El libre juego es la quintaesencia de la democracia, su condición básica, sin la cual ella no sería más que una farsa. Pues propicia y alienta la renovación de la dirigencia
Ciertas deformaciones o vicios de nuestra praxis política habitual sufrieron un fuerte, expreso rechazo en los comicios pasados. Las taras que nos son propias no son pocas, y enumerarlas aquí sería tedioso para el lector. La corrupción electoral por ejemplo y el fraude que la acompaña, el clientelismo, la financiación subterránea de las campañas, la trashumancia, las promesas incumplidas. En fin, nos extenderíamos mucho con sólo enumerarlos. Por lo pronto mencionemos dos, para mí las más estrambóticas y perversas, por constituir una flagrante violación del libre juego democrático de que tanto nos ufanamos por su larga y casi nunca interrumpida vigencia, que constatamos al compararnos con el resto de Latinoamérica. Ese libre juego es la quintaesencia de la democracia, su condición básica, sin la cual ella no sería más que una farsa. Pues propicia y alienta la renovación de la dirigencia, que con el manejo del timón se va desgastando, dado que al extralimitarse o prolongarlo más de lo debido incurre en un abuso manifiesto e intolerable a la luz de los principios universales propios del régimen republicano, que lo diferencian, informan y regulan siempre y que suponemos haber adoptado aquí con sus pesos, contrapesos, vigilancia y control mutuos entre sus diversas ramas.
Los vicios a que aludo son los que más y peor distorsionan la democracia que creemos practicar. De hecho, son su negación, porque, insisto, en el fondo aquella no es otra cosa que el relevo consentido de los mandos superiores, relevo que los ciudadanos ejecutan periódicamente. Tales mandos están sujetos a un período fijo que han de respetar. Pues si repiten indefinidamente su mandato, le cierran la oportunidad a quienes con pleno derecho aspiran a ejercerlo, o al pueblo que quiere un cambio, por la razón que sea.
Atendiendo la experiencia histórica, no sobra subrayar, sin embargo, que prolongar ese mandato no siempre es malo porque, a lo mejor, quien se queda o permanece prueba que puede desempeñarlo con presteza y pulcritud. En casos así puede incluso ser preferible ratificar al que ya está que ensayar a otro que bien podría resultar incompetente o turbio. Repetir entonces no siempre es pernicioso y a veces es lo indicado en la cima de la pirámide, o sea en la Presidencia, mediante la consabida reelección, hoy tan denostada pero que en circunstancias especiales podría ser lo más aconsejable.
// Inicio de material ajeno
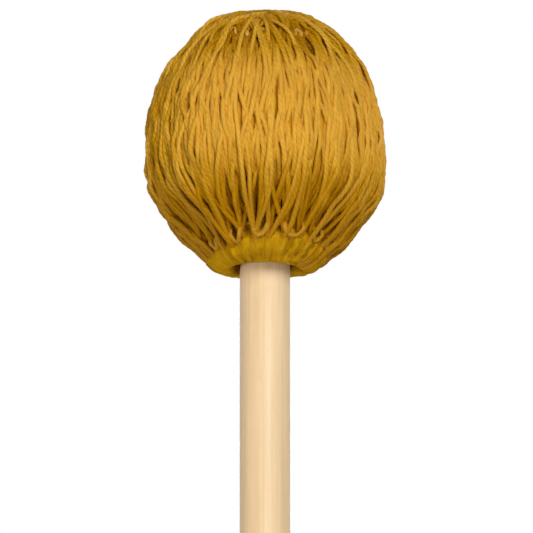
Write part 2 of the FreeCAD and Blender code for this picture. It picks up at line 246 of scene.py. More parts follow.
# places where the soft head stands in (+) or out (-): length along the outline, longitude, the
# reach both ways, and the depth
DENTS = (
    (14.5, 3.14, 4.0, 0.7, 0.5),
    (25.0, 3.14, 6.0, 0.8, -0.05),
    (22.0, 0.0, 6.0, 0.8, 0.1),
    (39.0, 0.0, 4.5, 0.8, -0.5),
    (9.0, 3.14, 3.5, 1.0, -0.5),
    (7.0, 0.0, 5.0, 1.0, -0.45),
    (56.5, 2.5, 2.0, 0.7, -0.4),
)

# the collar's skin, and the folds that the passes press into it, deeper at the right
COLLAR_SPAN = (1.4, 6.6)
COLLAR_STEP = 0.13
COLLAR_COLUMNS = 800
COLLAR_DEPTH = 0.12
FOLD_SOURCE = 2.0
FOLD_WAVES = (105.0, 9.0)
FOLD_SMOOTHINGS = 4
FOLD_LIMIT = 2.2
FOLD_DEPTHS = (0.09, 0.12)
FOLD_WIDTH = 0.42
FOLD_FADE = (0.8, 2.6)
FOLD_FADE_SHARE = 0.92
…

En ocasiones conviene, además, que se premie a los mejores y se castigue a los malos en toda comunidad libre, como en cualquier otro espacio de la vida social.
La otra aberración, acaso más grave que perpetuarse o apoltronarse indefinidamente en la silla, y que también lesiona la democracia al desvirtuarla en su esencia, es el llamado “delfinazgo”. Si algo provocó la Revolución Francesa y las que antes y después se le asemejaron en Europa, fue el anhelo y el afán de reemplazar a la aristocracia por la democracia. Es decir, el poder heredado por el poder elegido, y controlado por otros poderes de similar rango como el Parlamento y las Cortes. Pero aquí, a diferencia de otros países de América Latina, como Méjico, Uruguay, etcétera, ello no opera. El gobierno en las regiones o provincia, que es donde cuenta y pesa, está en manos de roscas o clanes que alargan su vigencia por varias, cuatro o cinco generaciones. Hay casos muy conocidos en que completan el siglo. No menciono apellidos, por lo emblemáticos que ya son. Los mismos desde que se creó el Frente Nacional, particularmente en la costa Caribe. En virtud de tal delfinazgo los descendientes del gamonal en cada departamento o región Caribe, casi que por testamento reciben de su progenitor, tío o hermano las curules congresionales y demás dignidades. Con la mesnada electoral respectiva, ya cautiva, que los reelija una y otra vez. Lo grave es que el fenómeno ya se propagó a todo el país. De ello hablaremos en próxima ocasión.